Spinal disks are spongelike cushions between the bones of the spine, called vertebrae. During a discogram, dye is injected into the soft center of one or more disks. The injection sometimes reproduces the back pain.

The dye also moves into any cracks in the disk's exterior, which can then be seen on an X-ray or CT scan. However, disks that show wear and tear don't always cause symptoms, so the usefulness of a discogram is debatable.

Why it's done

A discogram is an invasive test that generally isn't used for an initial exam of back pain. Your healthcare professional might suggest a discogram if your back pain persists despite conservative treatments, such as medicine and physical therapy.

Some healthcare professionals use a discogram before spinal fusion surgery to help identify which disks need to be removed.
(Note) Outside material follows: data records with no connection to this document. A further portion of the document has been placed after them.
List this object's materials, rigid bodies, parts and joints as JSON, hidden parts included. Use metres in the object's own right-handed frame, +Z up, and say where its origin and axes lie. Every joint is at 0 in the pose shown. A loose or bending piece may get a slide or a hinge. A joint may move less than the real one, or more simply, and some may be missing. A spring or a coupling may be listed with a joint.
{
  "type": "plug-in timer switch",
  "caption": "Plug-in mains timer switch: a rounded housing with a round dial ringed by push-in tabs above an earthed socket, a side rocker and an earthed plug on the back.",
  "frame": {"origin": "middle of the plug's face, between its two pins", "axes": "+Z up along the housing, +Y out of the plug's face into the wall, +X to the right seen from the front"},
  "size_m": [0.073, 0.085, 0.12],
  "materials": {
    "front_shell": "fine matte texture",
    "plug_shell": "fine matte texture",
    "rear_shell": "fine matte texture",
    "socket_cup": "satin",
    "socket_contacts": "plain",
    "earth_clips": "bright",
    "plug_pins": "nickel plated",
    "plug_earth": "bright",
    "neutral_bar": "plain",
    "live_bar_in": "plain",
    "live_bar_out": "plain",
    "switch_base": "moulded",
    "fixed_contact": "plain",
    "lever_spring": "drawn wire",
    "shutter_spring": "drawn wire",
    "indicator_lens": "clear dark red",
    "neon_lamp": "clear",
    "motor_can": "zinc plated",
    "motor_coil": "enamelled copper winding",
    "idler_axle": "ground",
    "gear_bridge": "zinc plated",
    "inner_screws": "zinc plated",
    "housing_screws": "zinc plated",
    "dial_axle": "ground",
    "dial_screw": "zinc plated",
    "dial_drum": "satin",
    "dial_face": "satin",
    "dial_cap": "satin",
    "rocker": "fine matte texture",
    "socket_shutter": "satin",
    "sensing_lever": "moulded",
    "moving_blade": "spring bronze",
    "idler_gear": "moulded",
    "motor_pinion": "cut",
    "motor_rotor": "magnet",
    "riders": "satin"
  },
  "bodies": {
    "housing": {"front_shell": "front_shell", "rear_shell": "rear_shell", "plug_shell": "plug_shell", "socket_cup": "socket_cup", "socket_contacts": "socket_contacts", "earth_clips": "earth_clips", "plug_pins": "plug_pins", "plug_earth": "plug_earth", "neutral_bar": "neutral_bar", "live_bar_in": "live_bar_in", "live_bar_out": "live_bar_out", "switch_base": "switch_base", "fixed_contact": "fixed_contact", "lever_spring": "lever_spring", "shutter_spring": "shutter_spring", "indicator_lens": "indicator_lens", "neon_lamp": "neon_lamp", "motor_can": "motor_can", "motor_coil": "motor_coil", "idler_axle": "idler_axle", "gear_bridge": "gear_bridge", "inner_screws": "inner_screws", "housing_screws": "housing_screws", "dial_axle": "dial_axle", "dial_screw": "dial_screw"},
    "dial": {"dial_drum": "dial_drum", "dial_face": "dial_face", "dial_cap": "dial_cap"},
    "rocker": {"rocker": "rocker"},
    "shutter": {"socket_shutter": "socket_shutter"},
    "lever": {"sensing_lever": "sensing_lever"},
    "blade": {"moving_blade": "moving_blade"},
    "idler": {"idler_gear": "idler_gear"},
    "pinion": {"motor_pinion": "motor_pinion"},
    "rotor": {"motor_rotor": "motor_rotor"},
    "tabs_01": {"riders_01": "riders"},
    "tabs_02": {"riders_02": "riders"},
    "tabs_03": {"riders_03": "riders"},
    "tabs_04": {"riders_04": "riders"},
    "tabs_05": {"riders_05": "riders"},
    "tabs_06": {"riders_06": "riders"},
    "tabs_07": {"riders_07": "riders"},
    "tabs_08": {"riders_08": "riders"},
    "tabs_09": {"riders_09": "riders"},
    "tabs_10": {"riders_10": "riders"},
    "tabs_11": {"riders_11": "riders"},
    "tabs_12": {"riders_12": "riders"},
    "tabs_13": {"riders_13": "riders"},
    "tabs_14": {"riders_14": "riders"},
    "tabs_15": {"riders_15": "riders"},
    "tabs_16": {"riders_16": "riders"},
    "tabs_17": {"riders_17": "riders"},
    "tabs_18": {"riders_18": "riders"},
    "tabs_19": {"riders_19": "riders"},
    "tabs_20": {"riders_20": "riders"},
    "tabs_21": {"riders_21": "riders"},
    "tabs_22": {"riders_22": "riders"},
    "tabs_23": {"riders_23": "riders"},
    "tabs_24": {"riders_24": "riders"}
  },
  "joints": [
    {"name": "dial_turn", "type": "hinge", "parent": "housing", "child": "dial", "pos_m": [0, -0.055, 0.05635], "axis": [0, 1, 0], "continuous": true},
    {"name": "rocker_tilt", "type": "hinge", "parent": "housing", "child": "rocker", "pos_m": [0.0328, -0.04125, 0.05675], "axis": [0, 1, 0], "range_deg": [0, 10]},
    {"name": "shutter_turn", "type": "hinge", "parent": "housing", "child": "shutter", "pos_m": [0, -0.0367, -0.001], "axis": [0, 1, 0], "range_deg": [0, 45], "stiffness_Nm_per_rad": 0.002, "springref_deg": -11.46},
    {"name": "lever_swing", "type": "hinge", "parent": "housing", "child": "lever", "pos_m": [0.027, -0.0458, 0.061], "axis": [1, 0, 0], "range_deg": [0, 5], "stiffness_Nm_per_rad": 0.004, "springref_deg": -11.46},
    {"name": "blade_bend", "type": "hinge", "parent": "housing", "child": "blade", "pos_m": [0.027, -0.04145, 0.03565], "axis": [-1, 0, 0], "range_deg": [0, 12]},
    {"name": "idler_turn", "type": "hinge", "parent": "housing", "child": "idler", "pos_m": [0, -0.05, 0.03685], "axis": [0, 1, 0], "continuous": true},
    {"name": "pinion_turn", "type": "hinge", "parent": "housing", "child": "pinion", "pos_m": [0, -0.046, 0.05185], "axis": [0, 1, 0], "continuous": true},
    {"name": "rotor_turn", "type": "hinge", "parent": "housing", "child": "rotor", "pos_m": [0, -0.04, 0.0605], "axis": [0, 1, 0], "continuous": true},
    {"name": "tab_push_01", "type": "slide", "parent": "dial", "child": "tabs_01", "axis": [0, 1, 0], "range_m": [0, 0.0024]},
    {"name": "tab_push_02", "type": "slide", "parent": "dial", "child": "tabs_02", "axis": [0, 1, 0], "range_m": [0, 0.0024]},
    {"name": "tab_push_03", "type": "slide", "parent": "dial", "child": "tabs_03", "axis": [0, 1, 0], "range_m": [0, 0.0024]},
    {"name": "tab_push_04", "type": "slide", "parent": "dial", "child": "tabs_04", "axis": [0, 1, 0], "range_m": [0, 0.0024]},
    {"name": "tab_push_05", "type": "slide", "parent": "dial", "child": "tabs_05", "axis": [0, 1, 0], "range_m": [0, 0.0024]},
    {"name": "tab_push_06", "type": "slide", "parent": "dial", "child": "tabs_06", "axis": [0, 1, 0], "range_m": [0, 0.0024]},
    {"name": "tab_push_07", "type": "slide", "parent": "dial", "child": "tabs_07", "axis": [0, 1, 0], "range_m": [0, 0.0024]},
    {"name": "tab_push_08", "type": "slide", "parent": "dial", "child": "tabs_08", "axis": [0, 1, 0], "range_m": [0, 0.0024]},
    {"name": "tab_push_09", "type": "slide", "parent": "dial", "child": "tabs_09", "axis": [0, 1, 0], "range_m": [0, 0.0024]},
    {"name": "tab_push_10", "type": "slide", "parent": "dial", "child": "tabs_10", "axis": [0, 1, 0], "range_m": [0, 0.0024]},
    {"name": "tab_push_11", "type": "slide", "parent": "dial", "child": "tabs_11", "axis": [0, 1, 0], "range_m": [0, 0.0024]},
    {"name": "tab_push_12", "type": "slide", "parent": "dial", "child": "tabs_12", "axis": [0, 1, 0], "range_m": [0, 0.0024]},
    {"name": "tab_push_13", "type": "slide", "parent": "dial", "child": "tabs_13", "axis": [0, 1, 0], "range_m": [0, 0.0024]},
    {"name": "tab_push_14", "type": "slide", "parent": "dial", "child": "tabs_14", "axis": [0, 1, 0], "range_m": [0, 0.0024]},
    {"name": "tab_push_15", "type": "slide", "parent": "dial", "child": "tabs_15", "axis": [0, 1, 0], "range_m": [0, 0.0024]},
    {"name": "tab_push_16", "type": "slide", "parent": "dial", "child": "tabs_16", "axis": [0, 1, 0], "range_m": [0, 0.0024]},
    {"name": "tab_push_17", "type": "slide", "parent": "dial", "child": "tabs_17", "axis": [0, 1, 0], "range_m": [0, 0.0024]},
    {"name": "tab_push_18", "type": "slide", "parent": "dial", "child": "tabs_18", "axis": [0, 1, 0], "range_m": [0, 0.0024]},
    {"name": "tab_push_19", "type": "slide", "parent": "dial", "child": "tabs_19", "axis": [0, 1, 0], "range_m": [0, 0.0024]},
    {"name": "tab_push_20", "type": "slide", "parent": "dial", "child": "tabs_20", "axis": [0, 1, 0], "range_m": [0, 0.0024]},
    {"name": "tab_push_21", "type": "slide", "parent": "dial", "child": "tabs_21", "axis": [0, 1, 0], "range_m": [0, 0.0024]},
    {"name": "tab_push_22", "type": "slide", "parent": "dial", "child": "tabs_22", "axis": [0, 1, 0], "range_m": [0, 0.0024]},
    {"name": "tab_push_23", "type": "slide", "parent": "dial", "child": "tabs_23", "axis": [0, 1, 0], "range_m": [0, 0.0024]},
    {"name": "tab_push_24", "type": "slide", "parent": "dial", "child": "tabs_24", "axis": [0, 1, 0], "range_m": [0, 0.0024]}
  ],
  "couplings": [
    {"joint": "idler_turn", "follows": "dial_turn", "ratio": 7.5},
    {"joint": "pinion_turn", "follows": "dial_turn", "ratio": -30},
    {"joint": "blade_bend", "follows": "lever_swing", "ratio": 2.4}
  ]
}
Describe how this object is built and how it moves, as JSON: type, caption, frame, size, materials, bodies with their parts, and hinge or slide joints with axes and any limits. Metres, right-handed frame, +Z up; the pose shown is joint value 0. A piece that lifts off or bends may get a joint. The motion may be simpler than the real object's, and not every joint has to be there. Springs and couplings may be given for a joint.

However, discograms are not always correct in identifying which disks, if any, are causing back pain. Many healthcare professionals instead rely on other tests, such as MRI and CT scanning, to diagnose disk problems and guide treatment.


A discogram is generally safe. But as with any medical procedure, a discogram carries a risk of complications, including:

  • Infection.
  • Worsening of chronic back pain.
  • Headache.
  • Injury to nerves or blood vessels in and around the spine.
  • Allergic reaction to the dye.

How you prepare

You might need to stop taking blood-thinning medicines for a time before the procedure. Your healthcare team will tell you what medicines you can take. You will not eat or drink the morning before the test.

What you can expect

A discogram is performed in a clinic or hospital room that has imaging equipment. You'll likely be there for up to three hours. The test itself takes 30 to 60 minutes, depending on how many disks are examined.

Before the procedure

Although you're awake during the procedure, you might receive a medicine to help you feel calm or less anxious. You also might be given an antibiotic to help prevent infection.

During the procedure

You will lie on a table on your stomach or side. After cleaning your skin, a member of your healthcare team may inject a numbing medicine to decrease pain caused by the insertion of the discogram needle.

Your healthcare team will use an imaging technique called fluoroscopy to watch the discogram needle enter your body. Fluoroscopy allows more-precise and safer placement of the needle into the center of the disk to be examined. A contrast dye is then injected into the disk. Next, an X-ray or CT scan is taken to see if the dye spreads.

If the dye stays in the center of the disk, the disk is not damaged. If the dye spreads outside the center of the disk, the disk has undergone some wear-and-tear change. The change might or might not be the cause of your pain.

Typically, if a disk is causing your back pain, you will feel pain during the injection that's similar to the back pain you have daily. If a disk is not causing pain, there's little pain during the injection. During the discogram, you'll be asked to describe and rate your pain.

After the procedure

You will remain in the procedure room for approximately 30 to 60 minutes for observation. After that, you'll be able to go home. Someone will need to drive you.

Many people have some pain at the injection site or in the low back for several hours after the procedure. Applying an ice pack to the area for 20 minutes at a time might help. You'll need to keep your back dry for 24 hours.

If you develop severe back pain or a fever 1 to 2 weeks after the procedure, call your healthcare professional right away.


Your healthcare professional will review the images and the information you provided about the pain you had during the procedure. This information will help your healthcare professional pinpoint the source of your back pain. Your healthcare team will use this information to guide your treatment or prepare for surgery.

Healthcare professionals usually don't rely on the results of a discogram alone because a disk with wear-and-tear change might not cause pain. Also, pain responses during a discogram can vary widely.

Often, results of a discogram are combined with results of other tests — such as an MRI or CT scan and physical exam — when determining a treatment plan for back pain.